Identify the lines containing the word "joints". Copy each one.
---
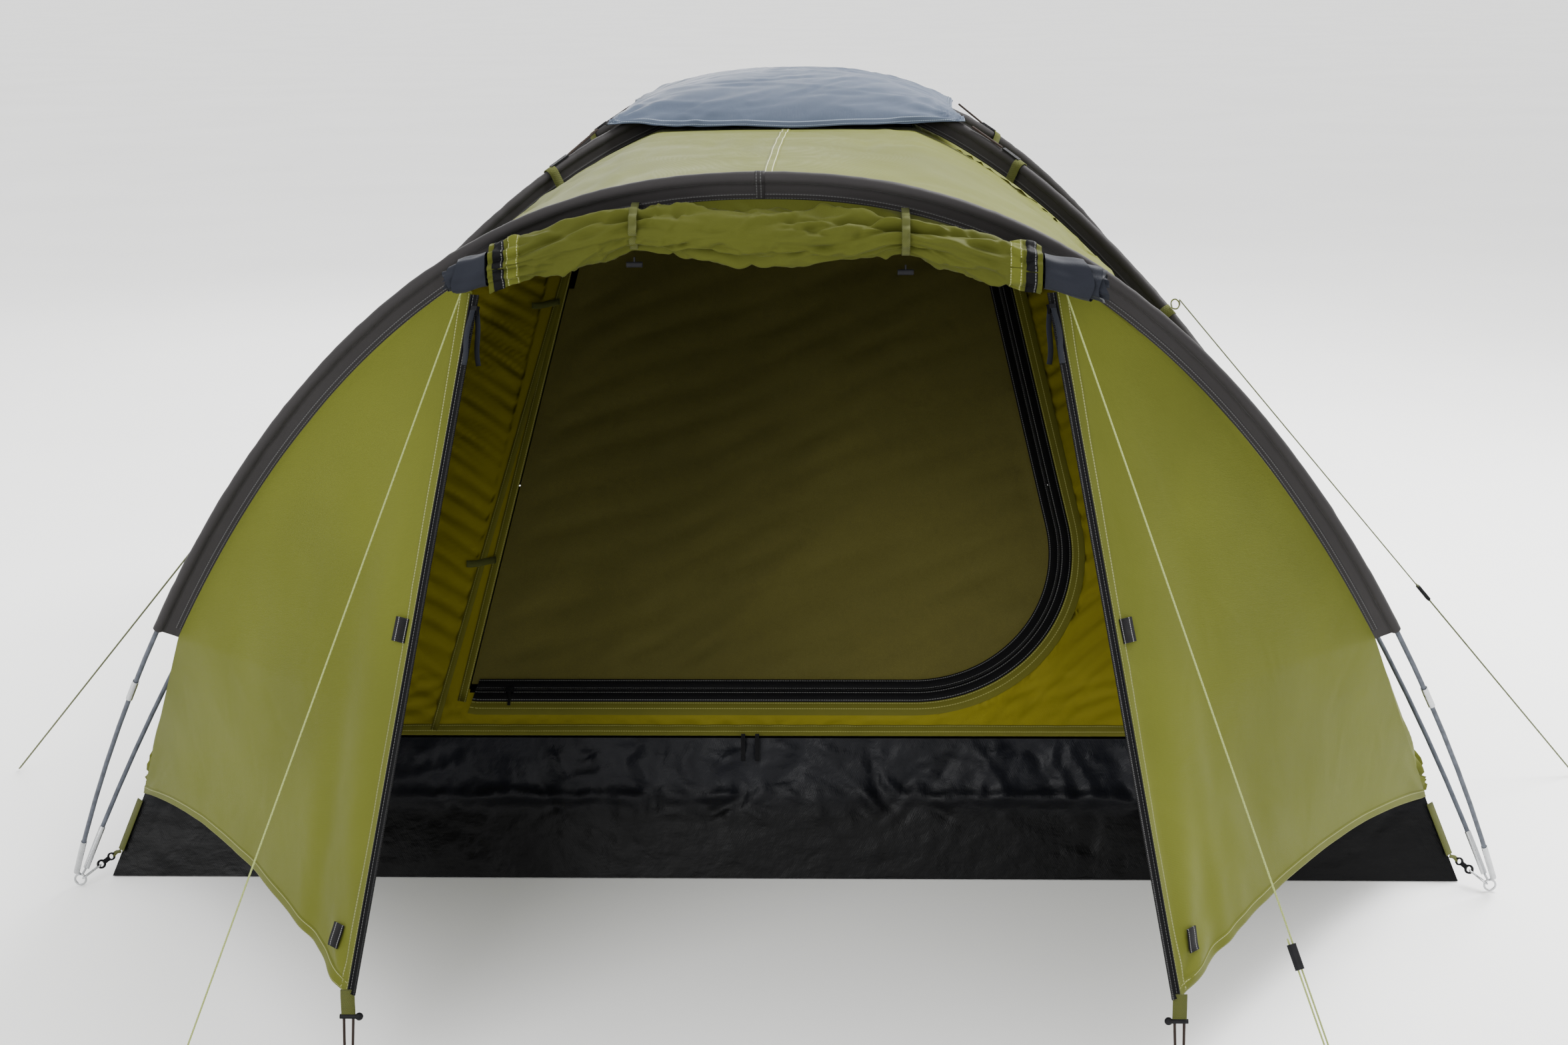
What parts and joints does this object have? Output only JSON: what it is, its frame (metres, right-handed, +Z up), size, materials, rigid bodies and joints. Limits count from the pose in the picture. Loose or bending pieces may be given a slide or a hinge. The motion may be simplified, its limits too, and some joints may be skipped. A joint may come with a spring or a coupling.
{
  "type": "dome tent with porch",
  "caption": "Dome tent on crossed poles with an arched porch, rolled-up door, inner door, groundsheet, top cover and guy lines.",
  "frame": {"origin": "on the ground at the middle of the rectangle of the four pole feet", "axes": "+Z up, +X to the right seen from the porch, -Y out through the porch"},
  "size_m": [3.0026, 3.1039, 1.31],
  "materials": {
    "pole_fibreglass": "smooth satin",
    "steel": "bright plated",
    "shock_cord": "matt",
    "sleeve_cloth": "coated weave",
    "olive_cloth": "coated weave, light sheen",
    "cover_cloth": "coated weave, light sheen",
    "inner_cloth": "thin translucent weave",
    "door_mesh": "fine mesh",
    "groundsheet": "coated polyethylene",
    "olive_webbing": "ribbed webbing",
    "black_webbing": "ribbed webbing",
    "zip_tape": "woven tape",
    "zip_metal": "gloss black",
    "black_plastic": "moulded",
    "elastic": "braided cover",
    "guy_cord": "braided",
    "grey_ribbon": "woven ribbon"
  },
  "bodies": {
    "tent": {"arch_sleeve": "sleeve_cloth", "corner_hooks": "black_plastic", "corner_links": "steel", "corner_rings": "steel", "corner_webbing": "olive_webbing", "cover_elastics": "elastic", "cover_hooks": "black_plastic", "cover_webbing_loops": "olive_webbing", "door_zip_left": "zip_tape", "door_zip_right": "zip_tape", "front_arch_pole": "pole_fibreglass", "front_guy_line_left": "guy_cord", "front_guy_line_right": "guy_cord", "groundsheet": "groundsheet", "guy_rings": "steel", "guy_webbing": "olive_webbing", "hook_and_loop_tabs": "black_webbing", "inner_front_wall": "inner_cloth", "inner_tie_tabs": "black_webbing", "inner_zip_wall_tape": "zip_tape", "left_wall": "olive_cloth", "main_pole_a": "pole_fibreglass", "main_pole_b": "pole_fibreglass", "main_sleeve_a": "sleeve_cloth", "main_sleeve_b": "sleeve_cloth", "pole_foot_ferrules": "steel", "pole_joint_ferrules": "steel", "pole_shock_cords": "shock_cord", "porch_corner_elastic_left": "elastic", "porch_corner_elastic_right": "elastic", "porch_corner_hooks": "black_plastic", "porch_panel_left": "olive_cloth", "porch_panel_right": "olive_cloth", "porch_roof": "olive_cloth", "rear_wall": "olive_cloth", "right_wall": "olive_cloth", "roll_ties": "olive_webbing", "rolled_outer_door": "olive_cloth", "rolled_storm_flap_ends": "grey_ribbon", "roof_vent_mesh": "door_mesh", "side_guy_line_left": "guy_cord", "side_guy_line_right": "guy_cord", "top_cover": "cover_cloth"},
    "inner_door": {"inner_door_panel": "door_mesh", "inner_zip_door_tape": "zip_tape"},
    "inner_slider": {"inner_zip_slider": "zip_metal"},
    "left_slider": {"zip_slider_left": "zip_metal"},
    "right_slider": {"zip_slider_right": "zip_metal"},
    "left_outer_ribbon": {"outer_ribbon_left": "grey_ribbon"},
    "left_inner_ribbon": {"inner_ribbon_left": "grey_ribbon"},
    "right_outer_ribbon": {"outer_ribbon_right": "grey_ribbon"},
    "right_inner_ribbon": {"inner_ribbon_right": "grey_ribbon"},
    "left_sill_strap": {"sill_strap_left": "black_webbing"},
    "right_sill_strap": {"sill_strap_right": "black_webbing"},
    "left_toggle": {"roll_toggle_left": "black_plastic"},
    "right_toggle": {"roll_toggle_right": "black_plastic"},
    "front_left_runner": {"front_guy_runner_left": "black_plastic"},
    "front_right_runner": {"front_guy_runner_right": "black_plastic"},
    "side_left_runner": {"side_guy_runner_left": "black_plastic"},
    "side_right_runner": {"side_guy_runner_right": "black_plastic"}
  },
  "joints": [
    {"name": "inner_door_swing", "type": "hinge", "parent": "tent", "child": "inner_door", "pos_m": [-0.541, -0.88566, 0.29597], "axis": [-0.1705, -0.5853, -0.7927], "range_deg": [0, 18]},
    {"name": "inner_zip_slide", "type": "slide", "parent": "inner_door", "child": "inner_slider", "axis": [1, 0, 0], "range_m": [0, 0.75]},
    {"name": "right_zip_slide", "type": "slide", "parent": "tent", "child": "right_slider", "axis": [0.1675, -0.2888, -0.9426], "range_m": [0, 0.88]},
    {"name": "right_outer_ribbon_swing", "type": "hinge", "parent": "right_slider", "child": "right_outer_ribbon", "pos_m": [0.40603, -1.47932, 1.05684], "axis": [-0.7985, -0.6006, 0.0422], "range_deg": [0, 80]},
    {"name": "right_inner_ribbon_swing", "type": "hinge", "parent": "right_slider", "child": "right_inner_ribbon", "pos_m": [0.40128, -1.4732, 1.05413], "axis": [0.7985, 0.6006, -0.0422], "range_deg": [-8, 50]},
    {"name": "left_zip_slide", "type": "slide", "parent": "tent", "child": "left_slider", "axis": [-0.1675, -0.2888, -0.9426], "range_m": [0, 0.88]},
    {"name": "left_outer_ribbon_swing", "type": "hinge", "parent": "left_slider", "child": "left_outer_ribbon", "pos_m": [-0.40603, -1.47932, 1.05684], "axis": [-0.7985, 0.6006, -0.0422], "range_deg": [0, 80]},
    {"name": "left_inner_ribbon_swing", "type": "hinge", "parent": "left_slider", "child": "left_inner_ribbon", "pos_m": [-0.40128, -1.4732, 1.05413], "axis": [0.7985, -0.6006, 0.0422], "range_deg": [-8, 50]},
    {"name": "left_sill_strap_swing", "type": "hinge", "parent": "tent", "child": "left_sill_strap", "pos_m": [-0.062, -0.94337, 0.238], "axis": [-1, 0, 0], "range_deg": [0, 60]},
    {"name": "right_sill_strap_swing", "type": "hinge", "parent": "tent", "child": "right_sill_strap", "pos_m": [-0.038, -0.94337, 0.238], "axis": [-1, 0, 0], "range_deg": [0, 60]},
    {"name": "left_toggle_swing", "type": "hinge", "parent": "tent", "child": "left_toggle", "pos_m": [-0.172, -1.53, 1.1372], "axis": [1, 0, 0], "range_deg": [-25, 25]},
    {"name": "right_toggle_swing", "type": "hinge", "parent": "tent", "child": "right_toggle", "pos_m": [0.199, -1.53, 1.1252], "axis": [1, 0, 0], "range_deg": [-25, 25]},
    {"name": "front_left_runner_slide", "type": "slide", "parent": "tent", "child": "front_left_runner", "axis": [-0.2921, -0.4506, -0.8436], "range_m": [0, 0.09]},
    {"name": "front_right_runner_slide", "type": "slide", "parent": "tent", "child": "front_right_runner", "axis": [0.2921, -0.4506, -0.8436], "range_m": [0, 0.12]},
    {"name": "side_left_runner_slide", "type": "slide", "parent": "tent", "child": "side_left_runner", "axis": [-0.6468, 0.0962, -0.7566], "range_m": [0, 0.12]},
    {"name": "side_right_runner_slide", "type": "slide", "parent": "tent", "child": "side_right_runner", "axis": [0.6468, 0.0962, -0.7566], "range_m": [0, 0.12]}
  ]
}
---
* [RESULT OF THIS TASK]:
What parts and joints does this object have? Output only JSON: what it is, its frame (metres, right-handed, +Z up), size, materials, rigid bodies and joints. Limits count from the pose in the picture. Loose or bending pieces may be given a slide or a hinge. The motion may be simplified, its limits too, and some joints may be skipped. A joint may come with a spring or a coupling.
  "joints": [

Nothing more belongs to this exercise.